- **SHORT TASK**
Repeat verbatim only the lines from the opening of the material below through the one that contains "import math".
# Start of COLLECTED MATERIAL
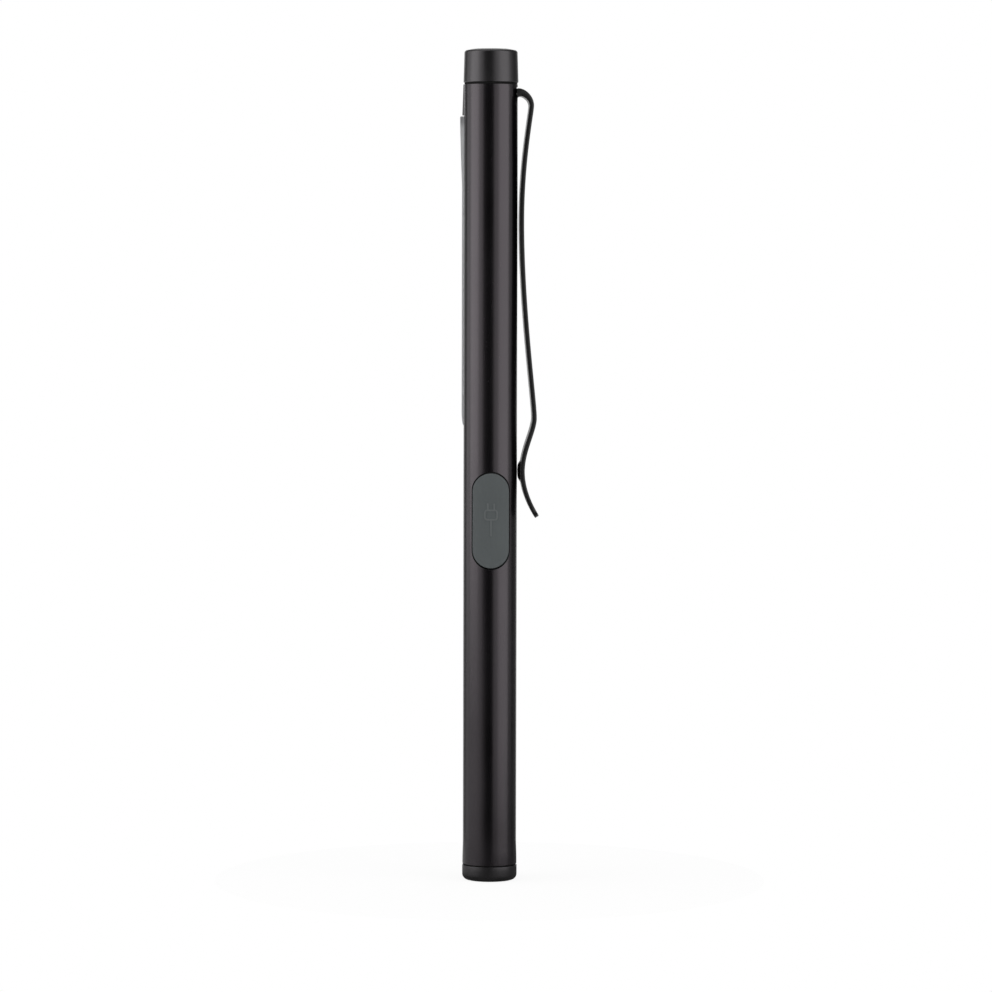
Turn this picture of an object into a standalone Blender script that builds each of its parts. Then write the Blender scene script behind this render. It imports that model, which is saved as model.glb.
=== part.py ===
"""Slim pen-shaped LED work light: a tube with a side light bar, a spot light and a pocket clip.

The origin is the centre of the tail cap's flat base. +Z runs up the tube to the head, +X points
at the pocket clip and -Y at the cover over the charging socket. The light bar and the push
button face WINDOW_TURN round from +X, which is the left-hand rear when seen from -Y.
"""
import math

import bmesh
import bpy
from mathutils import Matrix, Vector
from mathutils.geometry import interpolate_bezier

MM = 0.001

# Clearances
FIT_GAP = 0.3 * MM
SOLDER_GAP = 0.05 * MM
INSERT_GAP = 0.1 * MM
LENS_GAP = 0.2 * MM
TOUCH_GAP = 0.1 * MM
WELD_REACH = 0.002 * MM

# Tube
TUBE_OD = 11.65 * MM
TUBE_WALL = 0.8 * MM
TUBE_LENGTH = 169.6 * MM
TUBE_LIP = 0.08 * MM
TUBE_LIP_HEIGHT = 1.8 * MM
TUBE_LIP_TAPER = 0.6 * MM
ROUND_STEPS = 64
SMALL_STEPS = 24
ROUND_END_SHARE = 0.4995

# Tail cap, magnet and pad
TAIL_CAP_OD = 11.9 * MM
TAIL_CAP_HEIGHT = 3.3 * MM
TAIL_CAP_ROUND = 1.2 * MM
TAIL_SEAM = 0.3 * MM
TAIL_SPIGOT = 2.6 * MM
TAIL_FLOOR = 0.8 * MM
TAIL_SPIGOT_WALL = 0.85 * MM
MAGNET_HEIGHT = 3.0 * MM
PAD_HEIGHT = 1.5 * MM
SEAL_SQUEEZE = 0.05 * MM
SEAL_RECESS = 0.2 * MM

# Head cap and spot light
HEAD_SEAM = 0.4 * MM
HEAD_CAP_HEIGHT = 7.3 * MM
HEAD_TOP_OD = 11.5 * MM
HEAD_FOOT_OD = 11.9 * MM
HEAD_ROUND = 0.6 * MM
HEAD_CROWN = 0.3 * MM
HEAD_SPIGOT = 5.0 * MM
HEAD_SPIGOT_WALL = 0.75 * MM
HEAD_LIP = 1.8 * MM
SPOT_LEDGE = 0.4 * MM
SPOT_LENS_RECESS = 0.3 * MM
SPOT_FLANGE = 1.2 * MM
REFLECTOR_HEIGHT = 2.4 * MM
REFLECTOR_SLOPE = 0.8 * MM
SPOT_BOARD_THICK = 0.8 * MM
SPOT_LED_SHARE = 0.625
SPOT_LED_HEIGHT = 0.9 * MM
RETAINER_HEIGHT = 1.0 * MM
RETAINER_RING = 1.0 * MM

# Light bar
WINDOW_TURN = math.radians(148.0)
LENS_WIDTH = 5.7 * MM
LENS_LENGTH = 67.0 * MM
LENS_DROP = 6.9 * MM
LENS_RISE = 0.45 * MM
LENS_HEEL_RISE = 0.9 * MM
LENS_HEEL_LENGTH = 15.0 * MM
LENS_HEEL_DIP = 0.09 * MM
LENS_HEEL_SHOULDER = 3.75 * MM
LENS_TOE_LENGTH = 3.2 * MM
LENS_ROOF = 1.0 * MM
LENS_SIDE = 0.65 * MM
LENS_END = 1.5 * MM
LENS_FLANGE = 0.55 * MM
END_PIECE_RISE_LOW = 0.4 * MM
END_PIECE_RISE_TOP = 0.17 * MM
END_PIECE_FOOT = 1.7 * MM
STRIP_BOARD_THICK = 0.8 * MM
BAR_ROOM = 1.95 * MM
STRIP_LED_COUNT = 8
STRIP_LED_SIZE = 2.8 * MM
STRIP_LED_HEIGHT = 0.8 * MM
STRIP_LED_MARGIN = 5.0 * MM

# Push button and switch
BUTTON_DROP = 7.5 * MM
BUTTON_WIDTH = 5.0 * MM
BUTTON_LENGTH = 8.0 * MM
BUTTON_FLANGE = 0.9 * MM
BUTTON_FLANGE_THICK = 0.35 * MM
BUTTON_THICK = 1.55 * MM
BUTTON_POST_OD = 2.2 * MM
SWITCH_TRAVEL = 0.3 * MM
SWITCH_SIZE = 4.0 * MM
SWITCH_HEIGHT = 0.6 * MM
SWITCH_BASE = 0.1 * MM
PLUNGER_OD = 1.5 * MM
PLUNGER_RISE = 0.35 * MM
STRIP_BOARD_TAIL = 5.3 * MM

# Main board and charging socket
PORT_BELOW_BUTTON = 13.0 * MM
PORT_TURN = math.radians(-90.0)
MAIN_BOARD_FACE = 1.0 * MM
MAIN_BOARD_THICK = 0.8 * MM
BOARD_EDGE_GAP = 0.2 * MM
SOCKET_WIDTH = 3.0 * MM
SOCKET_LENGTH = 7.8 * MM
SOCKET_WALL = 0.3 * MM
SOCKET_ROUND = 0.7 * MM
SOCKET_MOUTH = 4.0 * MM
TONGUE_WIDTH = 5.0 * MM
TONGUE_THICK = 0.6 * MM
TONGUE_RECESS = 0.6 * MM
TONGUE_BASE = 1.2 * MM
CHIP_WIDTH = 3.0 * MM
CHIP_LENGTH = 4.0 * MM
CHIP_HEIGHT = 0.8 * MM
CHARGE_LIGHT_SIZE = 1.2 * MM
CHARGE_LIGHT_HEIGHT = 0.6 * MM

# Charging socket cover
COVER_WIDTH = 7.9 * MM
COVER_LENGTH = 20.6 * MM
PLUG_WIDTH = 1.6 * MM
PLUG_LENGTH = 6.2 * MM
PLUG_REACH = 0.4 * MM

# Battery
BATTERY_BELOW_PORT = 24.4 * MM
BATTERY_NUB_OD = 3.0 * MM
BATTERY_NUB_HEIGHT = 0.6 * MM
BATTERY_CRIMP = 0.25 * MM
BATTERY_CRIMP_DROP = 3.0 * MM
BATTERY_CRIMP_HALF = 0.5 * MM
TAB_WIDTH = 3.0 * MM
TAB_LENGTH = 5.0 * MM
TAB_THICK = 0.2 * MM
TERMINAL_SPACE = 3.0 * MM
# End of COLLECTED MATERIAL
- **SOLUTION BELOW**
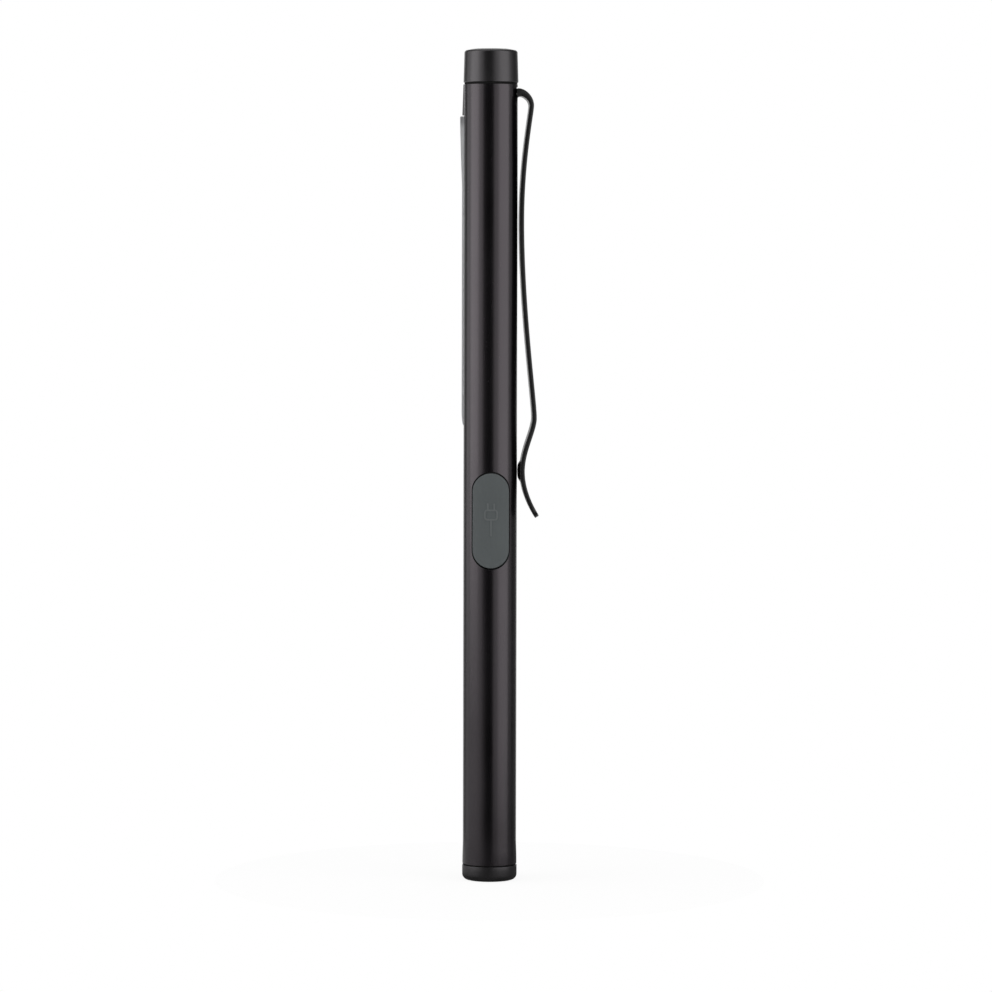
Turn this picture of an object into a standalone Blender script that builds each of its parts. Then write the Blender scene script behind this render. It imports that model, which is saved as model.glb.
=== part.py ===
"""Slim pen-shaped LED work light: a tube with a side light bar, a spot light and a pocket clip.

The origin is the centre of the tail cap's flat base. +Z runs up the tube to the head, +X points
at the pocket clip and -Y at the cover over the charging socket. The light bar and the push
button face WINDOW_TURN round from +X, which is the left-hand rear when seen from -Y.
"""
import math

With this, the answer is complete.